There are myriad reasons to explain the rest of the NFL’s reluctance in this draft. Some of it revolves around the trade carousel that still hasn’t stopped this spring. Cleveland’s Baker Mayfield remains on the block, as does the 49ers’ Jimmy Garoppolo.
But most of it, I think, has to do with the apparent absence of a franchise quarterback in this draft, which is why all the huffing and puffing about the Lions’ need to take one this year never made sense to me.
Or to Brad Holmes, by the sound of it. Late Friday night, after the Lions had completed their Day 2 deliberations by adding a safety (Illinois’ Kerby Joseph) to the defensive end (Josh Paschal) they’d taken earlier, the GM was asked why the QBs kept lingering on NFL teams’ draft boards.
“Well,” Holmes said, chuckling before he continued, “I’m trying to think the best way to answer that.”
And then he proceeded to do just that, as tactfully as he could.
“I think the quarterbacks were evaluated and graded what they were evaluated and graded as,” he said. “Look, in personnel, we can’t control how the media grades and evaluates, and how the outside people grade and evaluate people. So when quarterbacks are being tabbed as this, that, that and that by the outside narrative …”
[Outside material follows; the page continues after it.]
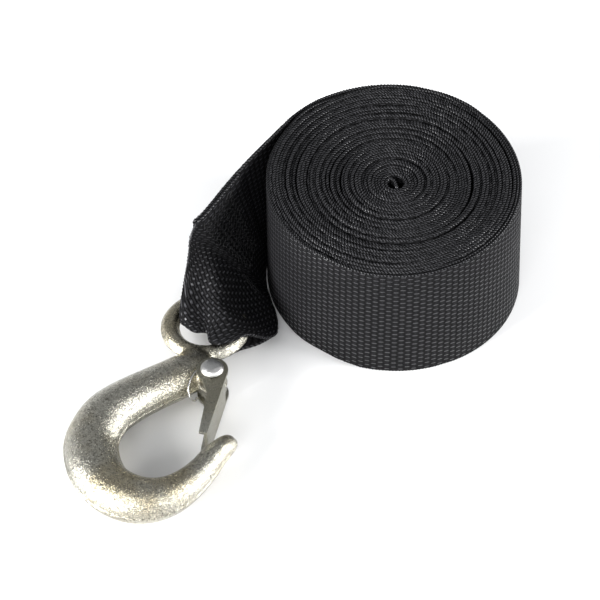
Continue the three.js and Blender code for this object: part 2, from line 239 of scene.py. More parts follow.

Well, that doesn’t mean the teams have to live with it. Or eventually lose their jobs because of it, which is often what happens when personnel execs take a quarterback early and then have to answer for it when the prospect doesn’t pan out.
“I looked at the quarterbacks and I thought that they were taken where we thought they should’ve been taken, at least from our standpoint,” Holmes continued. “I didn’t see it as they were being mistreated or not being taken fairly. I just think they were evaluated properly.”
And in the final evaluation, the Lions — like most teams — opted to take a pass.